I can see why I never finished this project. Filling the entire grid out is tempting fate, and reminds me of keeping a ten year plan for my life with clear, achievable goals. I've never operated that way. I like leaving places blank to allow for  the "Not Quite What I Was Planning" column and the "Spontaneous Magic" column and the "Mentor From an Unexpected Place Arrives and Kicks Your Ass" column. Actually, I can't even conceive of my life in a grid or with columns. It isn't a line. It's not a circle, because it will end someday, and I will feel like it's unfinished. I am unsure as to what shape it is at all, or even if it has a shape.

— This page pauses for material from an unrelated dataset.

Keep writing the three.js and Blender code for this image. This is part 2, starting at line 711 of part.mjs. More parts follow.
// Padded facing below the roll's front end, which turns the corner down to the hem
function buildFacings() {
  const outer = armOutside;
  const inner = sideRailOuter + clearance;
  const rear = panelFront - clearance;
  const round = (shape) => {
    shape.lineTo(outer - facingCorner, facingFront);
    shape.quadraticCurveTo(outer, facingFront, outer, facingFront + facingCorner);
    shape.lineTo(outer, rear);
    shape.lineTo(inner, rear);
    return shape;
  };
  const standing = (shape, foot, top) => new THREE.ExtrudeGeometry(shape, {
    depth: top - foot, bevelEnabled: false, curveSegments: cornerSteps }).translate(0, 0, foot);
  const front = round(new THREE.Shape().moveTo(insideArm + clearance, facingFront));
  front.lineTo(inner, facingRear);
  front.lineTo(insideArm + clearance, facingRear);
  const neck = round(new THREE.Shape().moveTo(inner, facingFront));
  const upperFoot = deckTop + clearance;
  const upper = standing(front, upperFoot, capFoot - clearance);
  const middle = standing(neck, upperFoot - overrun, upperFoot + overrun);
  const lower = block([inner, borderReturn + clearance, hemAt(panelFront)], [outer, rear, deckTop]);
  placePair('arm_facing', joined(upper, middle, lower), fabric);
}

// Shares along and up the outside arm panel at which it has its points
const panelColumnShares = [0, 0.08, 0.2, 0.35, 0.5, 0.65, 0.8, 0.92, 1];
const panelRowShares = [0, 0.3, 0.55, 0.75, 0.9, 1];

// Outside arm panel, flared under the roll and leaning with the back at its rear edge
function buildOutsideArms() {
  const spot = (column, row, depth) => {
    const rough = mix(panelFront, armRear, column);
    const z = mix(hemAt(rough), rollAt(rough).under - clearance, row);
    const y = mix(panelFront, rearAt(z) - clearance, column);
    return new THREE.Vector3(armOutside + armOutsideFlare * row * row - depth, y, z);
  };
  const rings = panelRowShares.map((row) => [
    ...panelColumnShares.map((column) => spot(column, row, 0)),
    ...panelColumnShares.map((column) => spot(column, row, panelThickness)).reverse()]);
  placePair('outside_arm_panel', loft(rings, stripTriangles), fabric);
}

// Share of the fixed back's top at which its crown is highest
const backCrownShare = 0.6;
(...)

The attempt to record the details of one day, which I do each morning when I journal, can feel like riding the edge of some protoplasmic creature. I catch only moments as the rest of the day slips into another current and I am forced to let go. I always close the journal with a little sense of loss. I'm adding, but I'm losing too. Writing a life can feel deleterious.

How many sessions do we have left? Who knows. You won't catch it all. Create anyway.

Tuesday, April 11, 2017

Muse

My window is a broken mind, all
scattershot with spaces that
time screaks through, dates and numbers I
leave in shards at your feet. I trust
the wing-clamor of branches, but not this
toothbrush. The slow alphabet of my heart
in this small room of body has
built and wrecked me, lagged and led
my life. See how all women fall? Not me.
I float on wordlessness, naked. Almost content to.
--
Another one for my mother. This has an echo. Read down the right side of the poem for a phrase.